L’Espagne semble au moment d’entrer en collision avec le Maroc. L’empereur lui a refusé toute satisfaction, et a rejeté la médiation de l’Angleterre. Rien n’égale l’insolence et le mépris avec lesquels Abderraman traite une nation qui fut autrefois si grande. Le gouvernement espagnol dirige des troupes sur Ceuta. On pense que l’Angleterre préviendra les hostilités. Ces circonstances, jointes une crise électorale qui est imminente, ont donné au peuple espagnol un certain élan. S’il se trouvait un homme de génie qui sût profiter de ce mouvement des esprits et le tourner, vers une grande entreprise, les destinées de l’Espagne seraient peut-être changées ; mais la tentative serait trop hardie. Des finances ruinées, une administration à peine constituée, un gouvernement sans règle, un peuple que l’anarchie a dévoré si long-temps, seraient de tristes ressources pour inaugurer une politique nouvelle qui ferait appel à un patriotisme énergique. Aussi, sans chercher à arrêter une guerre où l’honneur du pays est engagé, les esprits sages, en Espagne conseillent de limiter le but de l’expédition, et de ne pas s’aventurer dans des essais ambitieux où la nation livrée à elle seule succomberait. Rétablir l’ordre, restaurer le crédit, organiser les différens pouvoirs de l’état, fond der le régime constitutionnel sur les débris de tant de révolutions, voilà quel doit être le travail de la société espagnole. Ce n’est qu’après avoir passé par ces épreuves nécessaires, qu’elle pourra tourner ses regards vers cette contrée du Maroc, où semblent l’appeler, dans une époque plus ou moins rapprochée, la nature de son génie primitif et la fatalité des évènemens.

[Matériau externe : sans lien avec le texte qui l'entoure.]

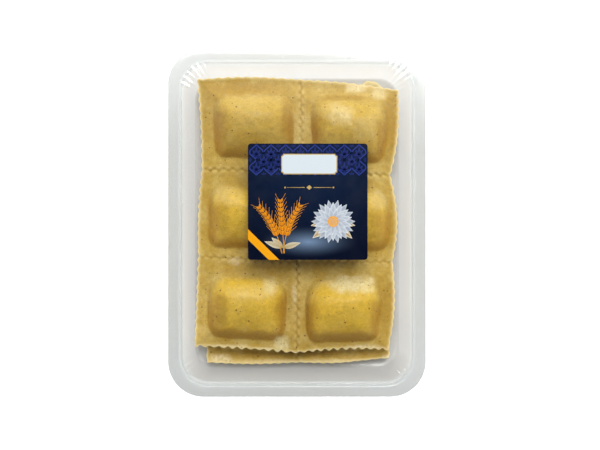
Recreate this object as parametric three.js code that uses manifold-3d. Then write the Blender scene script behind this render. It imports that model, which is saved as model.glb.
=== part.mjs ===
// A sealed retail tray of fresh ravioli, lying flat.
// Two sheets of joined ravioli, two across and three along, lie one on the other in a clear
// thermoformed tray. A thin film is sealed to the tray's flange and carries a square label.
// Millimetres, +Z up, origin at the middle of the tray's underside, +Y along the tray.

import * as THREE from 'three';
import { mergeVertices } from 'three/addons/utils/BufferGeometryUtils.js';
import Module from 'manifold-3d';

const wasm = await Module();
wasm.setup();

// Tray: a drawn plastic sheet of one thickness.
const TRAY_WIDTH = 138;
const TRAY_LENGTH = 186;
const TRAY_HEIGHT = 35;
const TRAY_CORNER = 19;
const WALL = 0.6;
const FLANGE = 6.1;
const LIP_DROP = 1.4;
const STEP_DROP = 2.8;
const STEP_WIDTH = 1.8;
const DRAFT = 4.2;
const FLOOR_FILLET = 2.2;
// Corners tighten as the wall goes in, down to a least radius.
const CORNER_TIGHTENING = 0.62;
const CORNER_LEAST = 10;
const CORNER_STEPS = 8;

// Film and label: thin sheets, each a hair above what carries it.
const FILM_THICKNESS = 0.15;
const LABEL_THICKNESS = 0.15;
const LAY_GAP = 0.02;
const LABEL_WIDTH = 64;
const LABEL_LENGTH = 62.2;
const LABEL_CORNER = 1.6;
const LABEL_X = 5.8;
const LABEL_Y = 11.4;

// Ravioli: each is a cell of the sheet, a filled pillow inside a flat margin.
const COLUMNS = 2;
const ROWS = 3;
const DOUGH = 2.2;
// A pillow leans to the far end of the pack, where its side is long and soft; its near side is
// rounder, and its left and right sides are short and steep under a flat top.
const CROWN_TO_FAR = 4.5;
const OUTLINE_SQUARENESS = { far: 4.2, near: 6.5 };
const CROWN_FLATNESS = { far: 1.6, near: 1.75, side: 3.4 };
const FOOT_STEEPNESS = { far: 0.95, near: 0.88, side: 0.72 };
const SEAM_DEPTH = 0.9;
const PINK_PITCH = 4.9;
const PINK_DEPTH = { bottom: 1.1, right: 0.4, top: 0.5, left: 0.55 };
const RIM_REACH = 12;
const RISE_SPREAD = 0.04;
const RIPPLE_LENGTH = 14;
const LAYER_GAP = 0.6;
const SLAB_MARGIN = 9;
// Where the surface has its lines: a seam's edge as a share of the cell, and from a pillow's foot
// to its crown. On the seams the lines lie as they would for a plain pillow in the cell's middle.
const SEAM_EDGE = 0.03;
const FOOT_TO_CROWN = [0, 0.1, 0.28, 0.6, 1];
const LINES_PER_CELL = 2 * FOOT_TO_CROWN.length + 2;
const PLAIN_SPAN = { foot: 0.12, farFoot: 0.88, crown: 0.5 };
const SPAN_BLEND = 0.1;

// The margins are the flat dough between a cell's seams and its pillow, by column and row, and
// crownShift is how far the highest place lies from the pillow's middle, across the sheet.

// The lower sheet lies flat on the tray's floor. Its rim turns up a little, most at the near end.
const LOWER_SHEET = {
  underside: 1.0,
  rise: 12.4,
  rimLift: 1.1,
  nearLift: 3.5,
  ripple: 0,
  seamX: [-50.0, 0.4, 51.3].map((x) => Array(ROWS + 1).fill(x)),
  seamY: Array(COLUMNS + 1).fill([74.5, 23.5, -27.5, -77.3]),
  margin: {
    left: [[6.2, 6.0, 6.4], [6.0, 6.4, 6.2]],
    right: [[6.0, 6.4, 6.2], [6.4, 6.2, 6.0]],
    far: [[7.0, 6.6, 6.8], [6.8, 7.0, 6.6]],
    near: [[6.6, 7.0, 6.4], [6.8, 6.4, 6.2]],
  },
  crownShift: [[1, -1, 0], [0, 1, -1]],
  bulge: { left: [0.6, 0.4, 0.3], right: [0.5, 0.6, 0.2], top: [0.6, 0.4], bottom: [0.9, 0.5] },
  // One stretched place on the far edge.
  ear: { x: 41, halfWidth: 8, reach: 4.6 },
};

// The upper sheet lies on the pillows of the lower one, and its rim hangs between and outside them.
const UPPER_SHEET = {
  underside: 16.0,
  rise: 13.2,
  rimLift: -3.2,
  nearLift: 0,
  ripple: 0.45,
  seamX: [
    [-54.7, -52.2, -54.2, -56.2],
    [2.2, 2.5, 0.3, -0.2],
    [55.7, 51.3, 52.5, 50.3],
  ],
  seamY: [
    [79.0, 29.2, -18.5, -67.4],
    [78.8, 28.5, -21.3, -71.2],
    [73.1, 26.0, -21.4, -69.4],
  ],
  margin: {
    left: [[8.1, 5.4, 6.9], [6.0, 6.2, 5.2]],
    right: [[4.6, 6.2, 6.0], [5.2, 2.7, 6.2]],
    far: [[7.3, 8.2, 8.6], [6.7, 7.7, 8.6]],
    near: [[6.7, 6.0, 5.7], [6.4, 6.0, 4.8]],
  },
  crownShift: [[-4, -1, -1], [3.5, -1, 0]],
  bulge: { left: [-0.6, 1.0, 0], right: [2.0, 3.2, 2.2], top: [1.5, 1.0], bottom: [0.3, -0.6] },
  ear: null,
};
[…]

Du reste, les conférences de Barcelone ont produit des résultats conformes à cette politique. Le système constitutionnel l’emporte. Un décret du 4 juillet dissout les cortès, et convoque les collèges électoraux pour le 3 septembre. Un autre décret rétablit dans les provinces basques les députations et les municipalités d’après les fueros. La question des fueros sera soumise aux prochaines cortès.

On s’est beaucoup occupé, dans ces derniers temps, des affaires de Montevideo. Les versions les plus contradictoires ont été accueillies de part et d’autre. D’un côté, on prend ses renseignemens dans les journaux de Buenos-Ayres ou dans les dépêches des affaires étrangères ; de l’autre, on a peut-être le tort de ne chercher la vérité que dans les journaux de Montevideo.